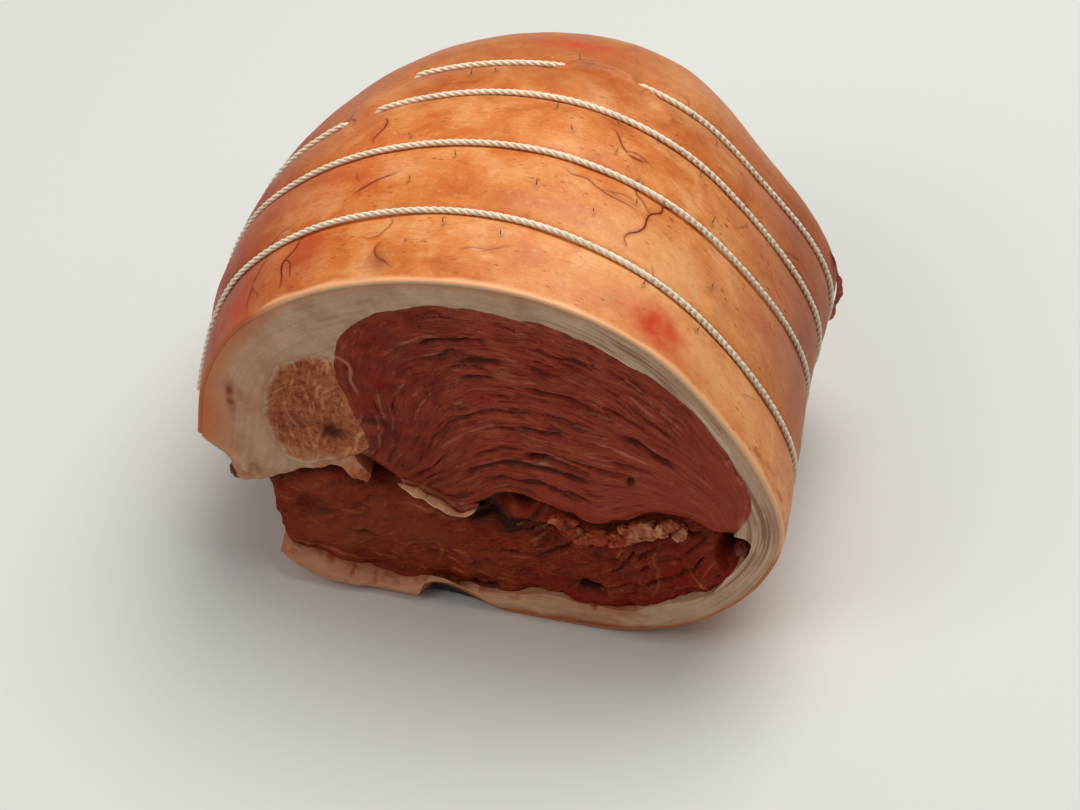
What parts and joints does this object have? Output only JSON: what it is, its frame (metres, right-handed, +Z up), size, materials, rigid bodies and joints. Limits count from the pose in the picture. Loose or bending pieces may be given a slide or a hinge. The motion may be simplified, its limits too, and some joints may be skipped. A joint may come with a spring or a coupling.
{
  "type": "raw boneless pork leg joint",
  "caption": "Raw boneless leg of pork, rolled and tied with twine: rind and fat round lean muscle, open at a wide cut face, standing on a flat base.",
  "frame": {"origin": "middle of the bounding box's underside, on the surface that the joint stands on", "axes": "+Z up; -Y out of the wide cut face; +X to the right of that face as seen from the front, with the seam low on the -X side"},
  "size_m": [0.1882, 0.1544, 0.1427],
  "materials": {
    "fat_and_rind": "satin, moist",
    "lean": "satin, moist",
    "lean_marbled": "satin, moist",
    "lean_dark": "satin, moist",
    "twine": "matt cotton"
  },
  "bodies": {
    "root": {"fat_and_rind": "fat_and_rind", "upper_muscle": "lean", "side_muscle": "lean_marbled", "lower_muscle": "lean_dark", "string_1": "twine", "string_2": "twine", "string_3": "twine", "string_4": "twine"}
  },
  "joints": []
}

What the exercise asks => Each line above must be printed exactly as it appears.

Task output =>
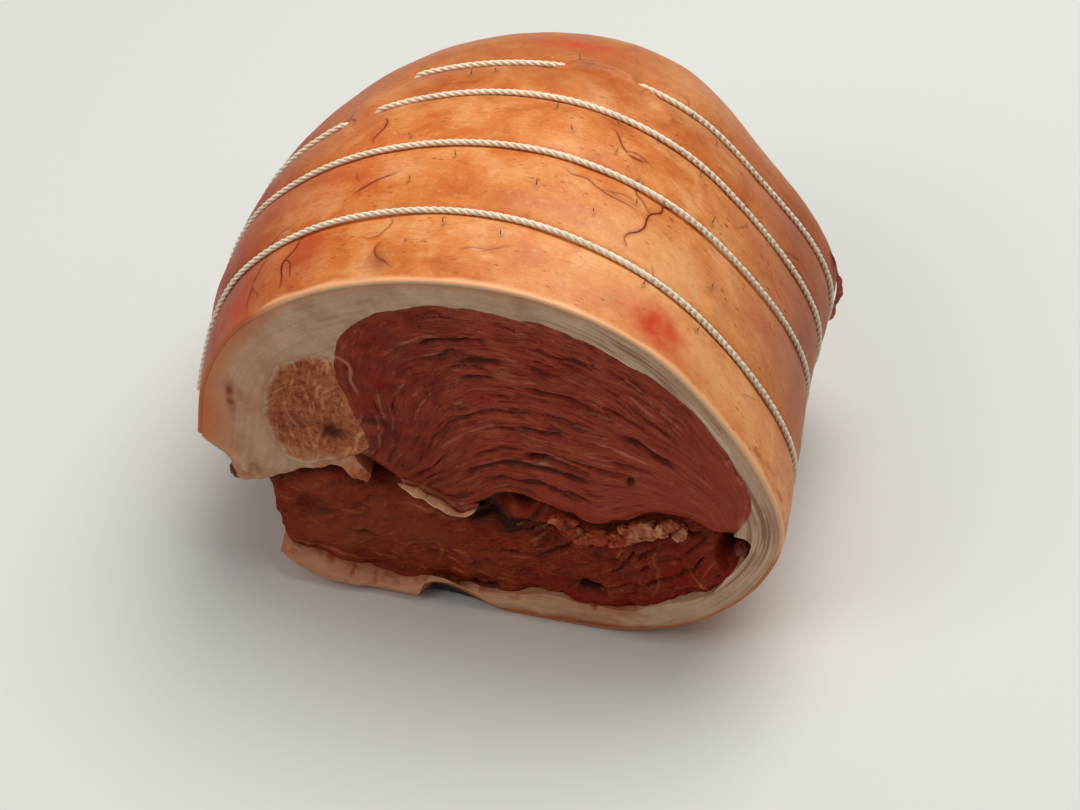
What parts and joints does this object have? Output only JSON: what it is, its frame (metres, right-handed, +Z up), size, materials, rigid bodies and joints. Limits count from the pose in the picture. Loose or bending pieces may be given a slide or a hinge. The motion may be simplified, its limits too, and some joints may be skipped. A joint may come with a spring or a coupling.
{
  "type": "raw boneless pork leg joint",
  "caption": "Raw boneless leg of pork, rolled and tied with twine: rind and fat round lean muscle, open at a wide cut face, standing on a flat base.",
  "frame": {"origin": "middle of the bounding box's underside, on the surface that the joint stands on", "axes": "+Z up; -Y out of the wide cut face; +X to the right of that face as seen from the front, with the seam low on the -X side"},
  "size_m": [0.1882, 0.1544, 0.1427],
  "materials": {
    "fat_and_rind": "satin, moist",
    "lean": "satin, moist",
    "lean_marbled": "satin, moist",
    "lean_dark": "satin, moist",
    "twine": "matt cotton"
  },
  "bodies": {
    "root": {"fat_and_rind": "fat_and_rind", "upper_muscle": "lean", "side_muscle": "lean_marbled", "lower_muscle": "lean_dark", "string_1": "twine", "string_2": "twine", "string_3": "twine", "string_4": "twine"}
  },
  "joints": []
}